JEM: The stakes are high. Firms that figure out how to retain women, promote them to leadership roles and produce significant numbers of women rainmakers will have a competitive advantage in the two domains in which law firms fiercely compete – for talent and for clients.
KBK: One of the keys to solving these challenges is to figure out how to create change within the firms. As Jane points out, the changes must be significant and they must be sustainable. Moving the conversation from a focus on women by women to a firm-wide strategic exploration that questions the contributions of all of its professionals moves the fulcrum significantly. A game plan that starts with an assessment to investigate specific challenges facing the firm is essential to identifying what changes need to be made and what actions must be taken to make the firm more successful.

JEM: Given the important implications to solving these challenges and the multitude of women’s initiatives in firms around the globe that are focused on effecting positive change for women in the law, it is surprising that the NAWL survey continues to report similar data year after year.
JP: Actually, it is not so surprising. Many women’s initiatives are led by women who are incredibly well intentioned, are passionate about creating change and who work tirelessly to make that change occur. The sad truth is that most of these efforts are not designed to succeed because they are not strategically linked to the firm’s ultimate objectives.

KBK: So what is the answer? How can we help these women leaders create the sustainable change they seek?
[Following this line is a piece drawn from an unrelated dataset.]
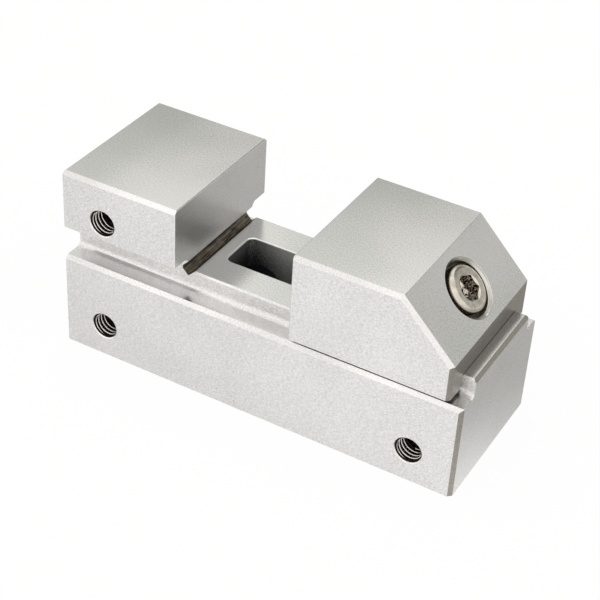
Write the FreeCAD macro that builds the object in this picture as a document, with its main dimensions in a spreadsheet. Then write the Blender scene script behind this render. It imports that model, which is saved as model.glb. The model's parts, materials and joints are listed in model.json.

JP: It is time to align the efforts of women’s initiatives with the most important strategic objectives of their firms. It is time for women to shift their approach from getting what is ‘right’ to getting what makes business sense for them and their firms. This approach will require a significant shift in how women’s initiatives pursue their goals. Thought and intention are the new order of the day; action should only occur within the context of the big picture, strategic direction. If this is done, the action will provide a demonstrable return on investment.